In general I would agree with you, but does that work everywhere? I could see how that works in some tech focused locations like Silicon Valley. But if I would try to hire Erlang developers around here I would not find a single one. Unless of course I would hire remotely and try to compete with SV company salaries.

> and try to compete with SV company salaries

That assumes that everyone that is worth hiring is already in SV or somewhere else with a similar salary.

> post a job for python, you'll get thousands of applicants

I'm glad to see that Python is in that category. When I first abandoned Java in it's favor, I was given funny looks about why I'd stick with such an niche language..
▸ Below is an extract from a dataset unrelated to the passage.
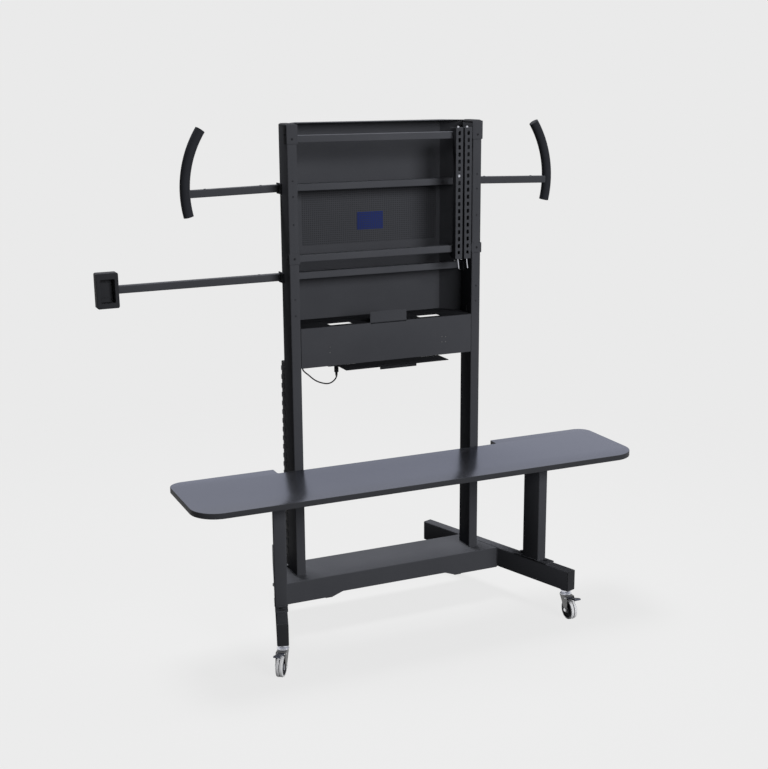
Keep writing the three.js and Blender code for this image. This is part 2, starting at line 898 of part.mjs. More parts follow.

> Right now, if you post a job for python, you'll get thousands of applicants

Have you done this? I wish we received thousands of applications for each python role we post

Absolutely, yes. Hundreds of submissions, and 80%+ of them literally could not solve fizzbuzz.
It seems to be down. And Twitter migrated to Scala a while ago (from RoR).
Anyone knows why Twitter fails to load one out of ten times?
You likely need to delete your service workers for Twitter and let it re-create them.
That's pretty unacceptable considering the size of the userbase, most of them probably never heard of service workers
I’ve been in software development for almost 10 years and I had no idea about service workers.
I believe this fix only applies if you have an old version of their service workers. I remember reading some esoteric nonsense about why it's the case. I agree with the user you replied to, it's absolutely absurd that doing this is the "fix."
> Ruby on Rails - Using rails to prototype a system is fine

The sad thing is that way too many developers never learn that programming language and framework is not the biggest bottleneck.

i think it's pretty clear that you can get really far with RoR too, if I'm not mistaken Github is still mostly RoR.